I wear many professional hats: journalist, author, therapist, speaker, minister, healer, radio show host social worker, PR goddess, reiki master and clown. My resume is two pages long and growing. My personal roles include: mother, sister, friend and aunt. There are times when the two realms blend beautifully and others when they collide and I crash and burn. What they each have in common is a deep desire to put my heart and soul into all that I do with the intended outcome of success on all levels. Those who know me marvel at how I manage it all and say that they get tired just hearing my daily schedule.
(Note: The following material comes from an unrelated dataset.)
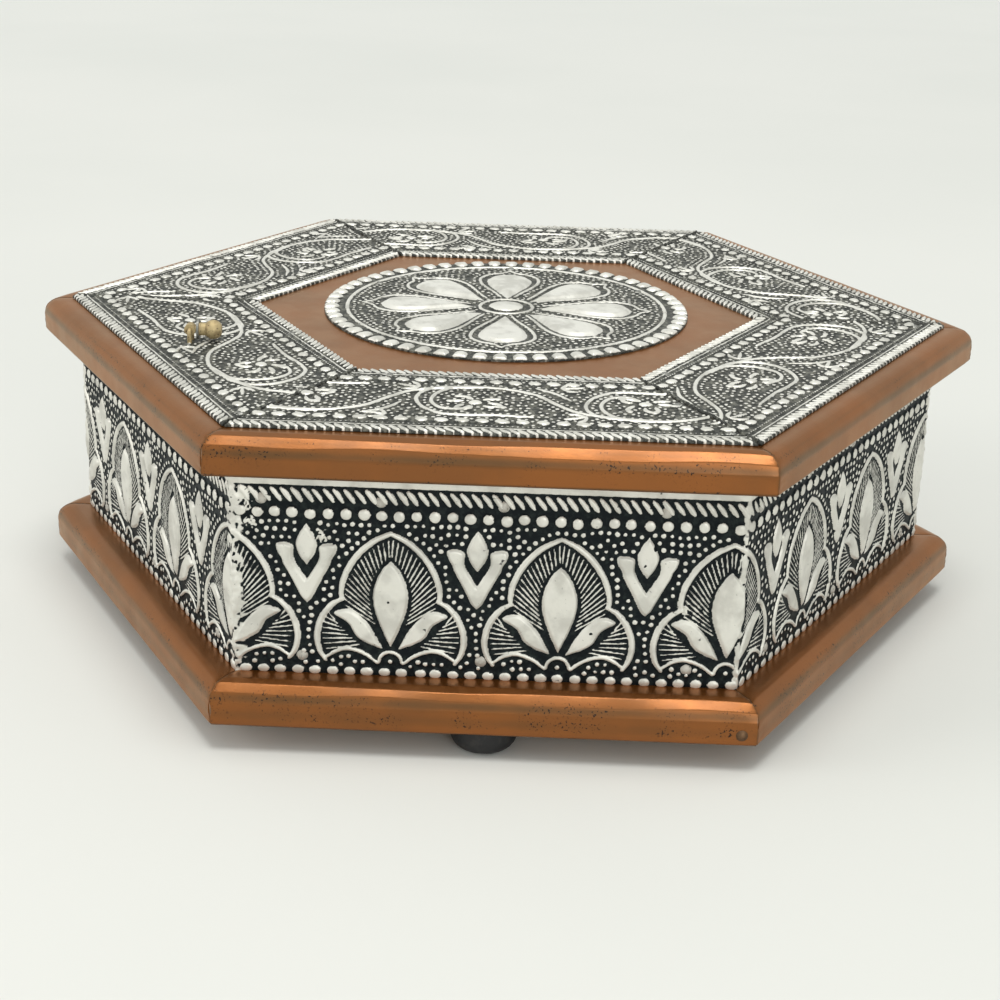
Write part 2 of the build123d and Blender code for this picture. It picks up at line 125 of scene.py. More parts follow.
class Plate:
    """A flat piece of tin, ready to be punched."""

    def __init__(self, left, low, right, high):
        self.left, self.low = left, low
        shape = (int((high - low) / CELL) + 1, int((right - left) / CELL) + 1)
        self.lift = np.zeros(shape, np.float32)
        self.shine = np.zeros(shape, np.float32)
        self.gap = np.full(shape, 9.0, np.float32)

    def window(self, left, low, right, high):
        """The rows and columns of a rectangle, and the places of its cells."""
        rows, cols = self.lift.shape
        c0, c1 = (int(np.clip((x - self.left) / CELL, 0, cols)) for x in (left, right))
        r0, r1 = (int(np.clip((y - self.low) / CELL, 0, rows)) for y in (low, high))
        x = self.left + CELL * np.arange(c0, c1, dtype=np.float32)
        y = self.low + CELL * np.arange(r0, r1, dtype=np.float32)
        return (slice(r0, r1), slice(c0, c1)), *np.meshgrid(x, y)

    def whole(self):
        """Every cell, and its place."""
        return self.window(-FAR, -FAR, FAR, FAR)

    def add(self, part, lift, shine, gap):
        """Marks only ever add to what is there."""
        self.lift[part] = np.maximum(self.lift[part], lift)
        self.shine[part] = np.maximum(self.shine[part], shine)
        self.gap[part] = np.minimum(self.gap[part], gap)


def smooth(value):
    """0 below 0, 1 above 1, and a soft step between."""
    value = np.clip(value, 0, 1)
    return value * value * (3 - 2 * value)


def cloudy(shape, size, rng):
    """Soft uneven values from -1 to 1, about size cells across."""
    coarse = rng.uniform(-1, 1, (int(shape[0] / size) + 3, int(shape[1] / size) + 3)).astype(np.float32)
    rows, cols = np.arange(shape[0]) / size, np.arange(shape[1]) / size
    r, c = rows.astype(int), cols.astype(int)
    fr, fc = smooth(rows - r)[:, None], smooth(cols - c)[None, :]
    top = coarse[r][:, c] * (1 - fc) + coarse[r][:, c + 1] * fc
    bottom = coarse[r + 1][:, c] * (1 - fc) + coarse[r + 1][:, c + 1] * fc
    return (top * (1 - fr) + bottom * fr).astype(np.float32)

# %% [markdown]
# ## Marks
# Three marks make nearly everything on this box: a line that tapers, a domed bead, and a closed shape with a
# flat polished top. Each is worked out from the distance to its own outline, so its sides are smooth at any
# size. Drawing from distances was chosen over sculpting because the marks then stay as crisp as punched
# metal and repeat exactly.

# %% Distances
ROOM = 5.0


def flowing(points, steps=6):
    """A smooth line through a few points."""
    p = np.array(points, float)
    p = np.vstack([2 * p[0] - p[1], p, 2 * p[-1] - p[-2]])
    t = np.arange(steps)[:, None] / steps
    runs = [
        0.5 * (2 * b + (c - a) * t + (2 * a - 5 * b + 4 * c - d) * t**2 + (3 * b - a - 3 * c + d) * t**3)
        for a, b, c, d in zip(p, p[1:], p[2:], p[3:])
    ]
    return np.vstack([*runs, p[-2:-1]])


def near_path(x, y, path):
    """Distance to a line, and how far along it the nearest point lies, from 0 to 1."""
    best, along = np.full(x.shape, 99.0, np.float32), np.zeros(x.shape, np.float32)
    steps = np.hypot(*(path[1:] - path[:-1]).T)
    done = 0.0
    for (ax, ay), (bx, by), step in zip(path, path[1:], steps):
        ux, uy = (bx - ax) / step, (by - ay) / step
        s = np.clip((x - ax) * ux + (y - ay) * uy, 0, step)
        away = np.hypot(x - ax - s * ux, y - ay - s * uy)
        closer = away < best
        best[closer] = away[closer]
        along[closer] = ((done + s) / steps.sum())[closer]
        done += step
    return best, along


def inside(x, y, outline):
    """True where a cell lies inside a closed outline."""
    odd = np.zeros(x.shape, bool)
    for (ax, ay), (bx, by) in zip(outline, np.roll(outline, -1, axis=0)):
        if ay != by:
            odd ^= ((ay > y) != (by > y)) & (x < (bx - ax) * (y - ay) / (by - ay) + ax)
    return odd


def around(path, margin):
    return *(path.min(0) - margin), *(path.max(0) + margin)

# %% [markdown]
# ## Three punches
# Each punch looks at the cells within reach of its mark and hands the plate three values for each: how
# high the tin is pushed, how bright its top is rubbed, and how far the cell is from the mark's edge.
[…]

In the past few months, I have been taken to the mat by a sumo-wrestling opponent that had been leering at me from behind shadows for much of my life. The "Rikishi" waited until I was at my most open and vulnerable to grab me and pin me down. After all of the work of putting my parents' affairs in order following their deaths in 2008 and 2010, accompanying my sister on a journey into widowhood that I took nearly 15 years ago, writing, teaching, offering counseling for those facing addictions, keeping a household running, managing needed home repairs, deciding what I want to do when I grow up, getting to the gym 4-5 times a week to keep this 54-year-old body in good health, play time with friends, and now finally deciding that I am ready for a new relationship, I was broadsided with the revelation that I had been wearing a mask for so many years that I wasn't sure it would ever be peeled off my face.
On the surface, the false visage was appealing. Smiling brightly, approachable; it has attracted countless people each day into my ever growing circles of kindred spirits. Years ago, a friend told me that I give great "eye hugs" and she explained that it was if she felt embraced when I did that. Another friend shared that he believed that the glitter I wore as a part of my clown persona Feather wasn't sprinkled on me, but instead came from my pores. Yet a third friend, while waiting for me to arrive at a restaurant where we were meeting for dinner, had told the waiter that he will know when I show up, since my energy precedes me in a room.
People feel safe with me. My pseudonym and branding is Bliss Mistress and most folks in my life see me as happy go lucky, making things appear easy and flowing. Even in the midst of challenges, I have adapted well. That's how I want to be seen, because, recovering co-dependent that I am, I have believed that behavior has earned love and approval. It comes at a price. To keep paying the piper (my own self-imposed beliefs, rather than anyone else's, frankly), I have wanted to ask for support but haven't wanted to be seen as (eww, ick) needy. In addition, when I have asked someone to do something for me, I have sometimes only requested what I was pretty certain they would say yes to, rather than what I truly desired, since they might say no.... and then what? I have dreams and visions that I want to manifest, but don't always voice since I paradoxically fear that something is wrong with me because I don't yet have them and that all of this metaphysical stuff I believe in is a bunch of hooey. I have become addicted to being the go-to person as surely as if it was an intoxicant.
There are times when I am plumb tuckered out, attempting to keep up with it all and yet, when my schedule slows down, a sense of panic closes in. I had a well known speaker and author scheduled for my radio show this week and at the last minute, she needed to cancel due to illness. Rather than feeling good about having a night off, I had a sense of floundering and an "uh oh, now what will I do?" The answer that would make sense for someone who encourages good self care for others is "nothing." Just be and see what happens.
Tears have been near constant companions of late, since I have been allowing for real emotion, not the contrived, gotta keep up appearances façade that I mistakenly believed would prevent people from walking away. In the car, at work, on the phone, when with trusted loved ones, I have wept, sobbed, shaken, wailed... so not like me. I have been gratified that not only have they not been grossed out by my figuratively speaking, turning myself inside out so that my viscera were left exposed, but they have held me through the deluge, not caring if they got wet in the process.
It occurred to me that as excruciating as this cracking open has been, it is far more painful to hold back the emotions as if constipated. At work today, I was joking with a friend/co-worker that it is like having a "spiritual colonic" that is cleansing and purging the physical and psychic toxins that I have been carrying within me for decades. Ready to symbolically flush it away.